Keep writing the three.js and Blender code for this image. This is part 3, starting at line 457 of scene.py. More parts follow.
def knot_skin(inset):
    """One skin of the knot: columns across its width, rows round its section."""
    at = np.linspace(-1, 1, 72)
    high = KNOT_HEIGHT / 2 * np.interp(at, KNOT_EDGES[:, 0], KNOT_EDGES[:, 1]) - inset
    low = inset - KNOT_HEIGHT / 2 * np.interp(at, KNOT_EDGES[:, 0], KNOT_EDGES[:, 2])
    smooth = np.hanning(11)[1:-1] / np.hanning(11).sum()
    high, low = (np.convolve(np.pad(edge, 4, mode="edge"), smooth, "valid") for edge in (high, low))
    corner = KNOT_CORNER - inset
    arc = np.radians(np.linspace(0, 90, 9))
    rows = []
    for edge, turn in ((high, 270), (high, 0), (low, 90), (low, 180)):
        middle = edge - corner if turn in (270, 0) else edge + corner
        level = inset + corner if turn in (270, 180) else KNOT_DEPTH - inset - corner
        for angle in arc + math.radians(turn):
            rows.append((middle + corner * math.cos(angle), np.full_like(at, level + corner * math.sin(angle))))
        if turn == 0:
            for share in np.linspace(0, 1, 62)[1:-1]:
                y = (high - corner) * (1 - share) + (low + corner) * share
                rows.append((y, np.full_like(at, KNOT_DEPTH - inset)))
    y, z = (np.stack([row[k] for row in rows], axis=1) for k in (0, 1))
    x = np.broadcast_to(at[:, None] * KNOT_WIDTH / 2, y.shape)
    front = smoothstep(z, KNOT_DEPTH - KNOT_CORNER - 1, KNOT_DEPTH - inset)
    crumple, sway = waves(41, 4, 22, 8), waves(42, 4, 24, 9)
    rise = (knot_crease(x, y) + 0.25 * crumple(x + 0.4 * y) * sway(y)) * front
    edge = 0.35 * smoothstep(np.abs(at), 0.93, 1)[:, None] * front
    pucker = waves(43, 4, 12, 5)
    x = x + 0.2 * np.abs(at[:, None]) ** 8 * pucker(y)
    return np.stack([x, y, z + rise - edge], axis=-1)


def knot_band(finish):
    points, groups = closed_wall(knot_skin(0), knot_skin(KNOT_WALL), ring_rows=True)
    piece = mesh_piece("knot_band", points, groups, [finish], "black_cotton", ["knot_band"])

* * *

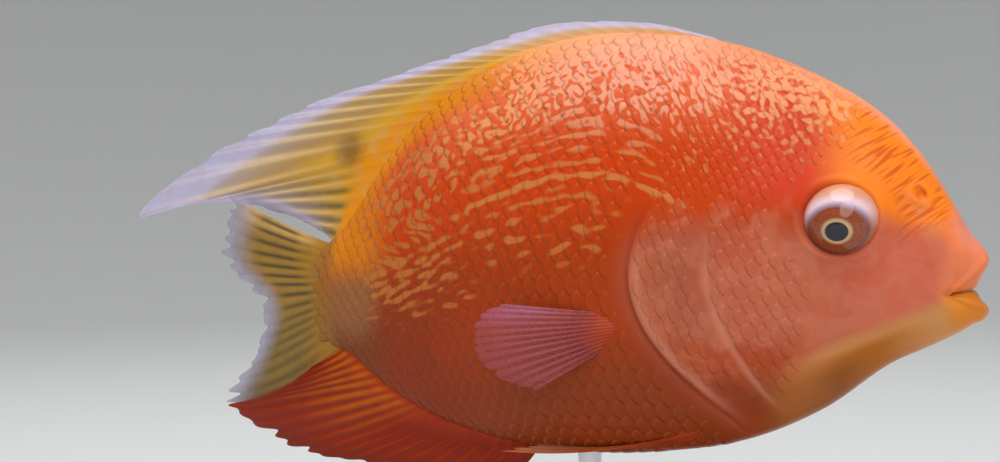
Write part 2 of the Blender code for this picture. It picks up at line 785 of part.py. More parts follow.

...

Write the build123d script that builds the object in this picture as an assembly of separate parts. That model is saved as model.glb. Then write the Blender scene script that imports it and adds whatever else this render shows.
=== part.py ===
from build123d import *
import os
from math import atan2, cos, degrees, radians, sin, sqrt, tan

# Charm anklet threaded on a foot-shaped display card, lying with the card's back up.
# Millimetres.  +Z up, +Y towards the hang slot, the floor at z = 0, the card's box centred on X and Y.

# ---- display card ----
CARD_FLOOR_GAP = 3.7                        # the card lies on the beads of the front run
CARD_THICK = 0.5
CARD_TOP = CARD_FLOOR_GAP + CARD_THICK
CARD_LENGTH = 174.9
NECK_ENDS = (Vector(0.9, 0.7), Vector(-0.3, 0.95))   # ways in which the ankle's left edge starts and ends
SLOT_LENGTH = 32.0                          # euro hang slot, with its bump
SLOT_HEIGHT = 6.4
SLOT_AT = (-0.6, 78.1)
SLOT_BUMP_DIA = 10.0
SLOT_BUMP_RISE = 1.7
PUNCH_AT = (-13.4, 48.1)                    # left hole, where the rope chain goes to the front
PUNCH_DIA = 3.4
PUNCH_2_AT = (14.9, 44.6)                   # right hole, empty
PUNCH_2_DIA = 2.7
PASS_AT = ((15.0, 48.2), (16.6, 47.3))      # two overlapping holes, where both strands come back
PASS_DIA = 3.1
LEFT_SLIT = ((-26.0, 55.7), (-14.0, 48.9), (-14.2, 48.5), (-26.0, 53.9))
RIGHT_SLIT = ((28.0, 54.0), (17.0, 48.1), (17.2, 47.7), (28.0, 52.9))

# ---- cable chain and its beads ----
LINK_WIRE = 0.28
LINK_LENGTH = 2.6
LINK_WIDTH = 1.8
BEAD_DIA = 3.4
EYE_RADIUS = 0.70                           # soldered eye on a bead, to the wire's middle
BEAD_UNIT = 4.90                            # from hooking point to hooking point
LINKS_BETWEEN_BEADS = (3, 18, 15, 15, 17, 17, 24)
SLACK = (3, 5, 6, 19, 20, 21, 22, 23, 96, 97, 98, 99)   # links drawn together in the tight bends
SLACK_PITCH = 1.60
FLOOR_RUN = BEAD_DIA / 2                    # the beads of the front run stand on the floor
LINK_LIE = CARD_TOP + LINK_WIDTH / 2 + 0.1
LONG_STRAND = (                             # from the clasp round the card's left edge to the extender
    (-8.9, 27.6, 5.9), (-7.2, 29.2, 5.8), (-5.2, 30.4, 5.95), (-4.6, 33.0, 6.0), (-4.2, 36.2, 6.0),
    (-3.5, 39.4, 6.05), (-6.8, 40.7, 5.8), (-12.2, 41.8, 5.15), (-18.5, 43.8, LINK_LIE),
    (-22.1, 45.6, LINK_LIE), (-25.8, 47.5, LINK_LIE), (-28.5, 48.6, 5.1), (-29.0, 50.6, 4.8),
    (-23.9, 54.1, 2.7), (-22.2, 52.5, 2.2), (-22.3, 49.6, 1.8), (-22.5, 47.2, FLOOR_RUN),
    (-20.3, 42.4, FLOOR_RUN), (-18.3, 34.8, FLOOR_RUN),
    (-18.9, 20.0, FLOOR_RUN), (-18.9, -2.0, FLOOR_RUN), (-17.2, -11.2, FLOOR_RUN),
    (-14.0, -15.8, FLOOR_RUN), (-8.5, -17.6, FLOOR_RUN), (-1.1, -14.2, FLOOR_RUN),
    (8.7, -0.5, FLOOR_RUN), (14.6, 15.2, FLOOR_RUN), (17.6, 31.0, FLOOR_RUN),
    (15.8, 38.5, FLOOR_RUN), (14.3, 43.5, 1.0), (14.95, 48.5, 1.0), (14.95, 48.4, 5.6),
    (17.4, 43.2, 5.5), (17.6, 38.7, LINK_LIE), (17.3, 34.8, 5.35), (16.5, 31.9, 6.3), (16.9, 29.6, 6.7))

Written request
Determine the number of lines in the records that include the string "parts", and respond with that number only.

Exercise response
3